Exactly the lines from the one that contains "Keep writing the" to the one that contains "floor, one broad", both lines included, should be copied, and no others.

## Records for this exercise
╭──

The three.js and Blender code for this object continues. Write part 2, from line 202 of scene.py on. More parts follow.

╰──
╭──

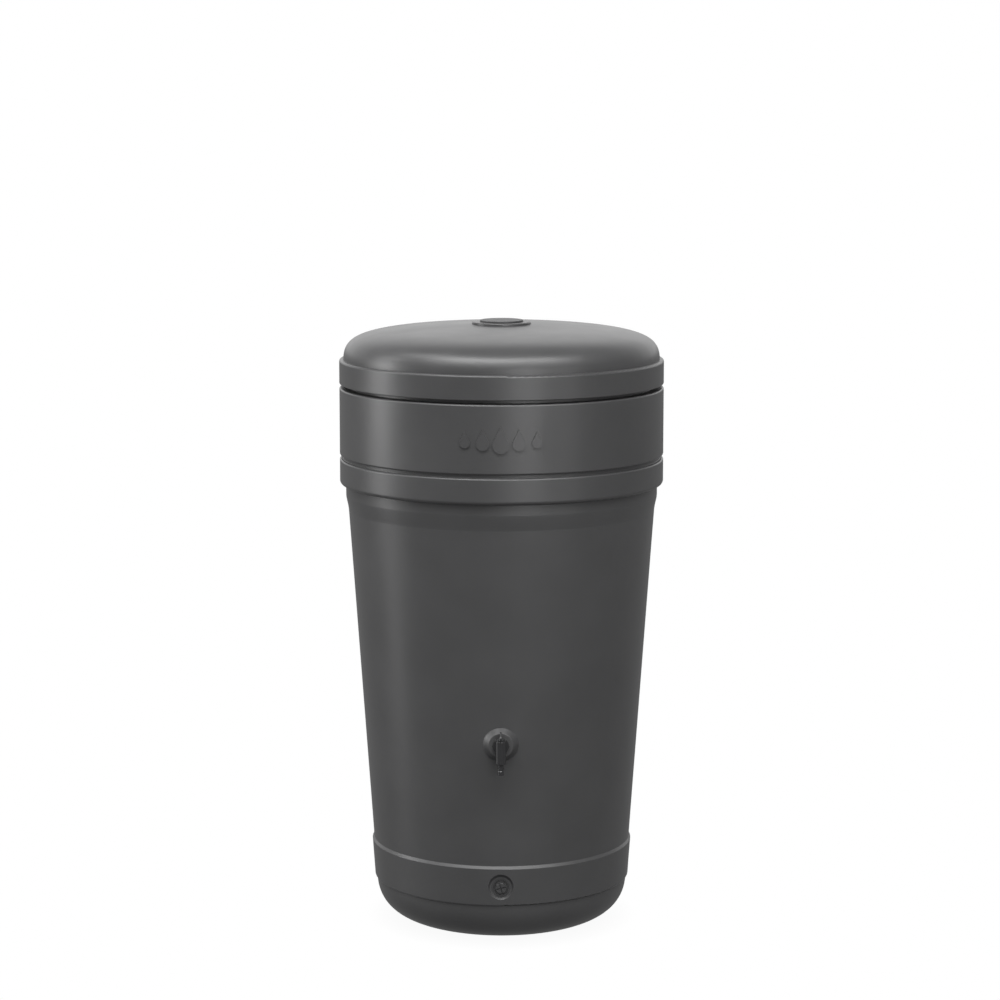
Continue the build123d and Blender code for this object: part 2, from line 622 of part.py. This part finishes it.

╰──
╭──

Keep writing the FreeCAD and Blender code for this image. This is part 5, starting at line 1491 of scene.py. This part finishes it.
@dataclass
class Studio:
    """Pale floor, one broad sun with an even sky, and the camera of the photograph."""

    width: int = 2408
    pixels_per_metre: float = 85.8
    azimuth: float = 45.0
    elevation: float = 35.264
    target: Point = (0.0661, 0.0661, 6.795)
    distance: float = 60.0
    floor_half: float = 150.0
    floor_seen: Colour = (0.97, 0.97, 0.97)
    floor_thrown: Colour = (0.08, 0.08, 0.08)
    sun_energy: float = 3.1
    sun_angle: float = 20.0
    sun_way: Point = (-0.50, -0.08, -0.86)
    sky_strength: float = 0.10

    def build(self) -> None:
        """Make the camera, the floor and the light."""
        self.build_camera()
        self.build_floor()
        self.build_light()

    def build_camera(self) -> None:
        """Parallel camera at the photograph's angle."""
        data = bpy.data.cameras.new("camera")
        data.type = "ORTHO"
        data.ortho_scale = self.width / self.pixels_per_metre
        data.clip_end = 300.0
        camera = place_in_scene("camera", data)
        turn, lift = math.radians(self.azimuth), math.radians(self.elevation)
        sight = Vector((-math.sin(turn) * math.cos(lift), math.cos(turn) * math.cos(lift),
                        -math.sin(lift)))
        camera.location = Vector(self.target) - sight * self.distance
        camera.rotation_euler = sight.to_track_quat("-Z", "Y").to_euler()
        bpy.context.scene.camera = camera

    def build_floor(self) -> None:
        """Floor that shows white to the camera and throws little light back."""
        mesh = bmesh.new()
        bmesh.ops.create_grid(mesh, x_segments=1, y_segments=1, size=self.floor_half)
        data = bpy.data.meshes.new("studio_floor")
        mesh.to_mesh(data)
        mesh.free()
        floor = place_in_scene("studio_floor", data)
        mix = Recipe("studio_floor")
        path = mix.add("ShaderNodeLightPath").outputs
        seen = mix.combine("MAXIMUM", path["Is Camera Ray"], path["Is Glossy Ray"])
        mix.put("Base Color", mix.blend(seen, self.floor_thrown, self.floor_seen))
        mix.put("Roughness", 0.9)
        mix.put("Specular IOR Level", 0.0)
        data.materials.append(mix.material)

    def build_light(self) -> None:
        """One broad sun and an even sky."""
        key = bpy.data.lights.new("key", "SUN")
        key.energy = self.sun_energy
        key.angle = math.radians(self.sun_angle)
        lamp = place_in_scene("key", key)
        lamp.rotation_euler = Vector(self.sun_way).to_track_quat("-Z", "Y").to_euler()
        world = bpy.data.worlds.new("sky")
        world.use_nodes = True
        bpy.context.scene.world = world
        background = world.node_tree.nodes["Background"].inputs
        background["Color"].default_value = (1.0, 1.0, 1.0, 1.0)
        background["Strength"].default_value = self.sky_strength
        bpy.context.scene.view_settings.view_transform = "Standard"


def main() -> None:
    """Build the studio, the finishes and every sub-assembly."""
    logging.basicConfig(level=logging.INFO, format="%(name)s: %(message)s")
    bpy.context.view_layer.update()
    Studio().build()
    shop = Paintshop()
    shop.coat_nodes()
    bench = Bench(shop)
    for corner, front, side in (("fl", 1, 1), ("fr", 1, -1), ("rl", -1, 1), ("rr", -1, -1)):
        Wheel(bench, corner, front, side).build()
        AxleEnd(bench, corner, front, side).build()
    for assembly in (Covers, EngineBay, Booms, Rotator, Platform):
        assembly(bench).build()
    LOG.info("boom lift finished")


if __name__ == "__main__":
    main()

╰──

## Exercise result
Keep writing the FreeCAD and Blender code for this image. This is part 5, starting at line 1491 of scene.py. This part finishes it.
@dataclass
class Studio:
    """Pale floor, one broad sun with an even sky, and the camera of the photograph."""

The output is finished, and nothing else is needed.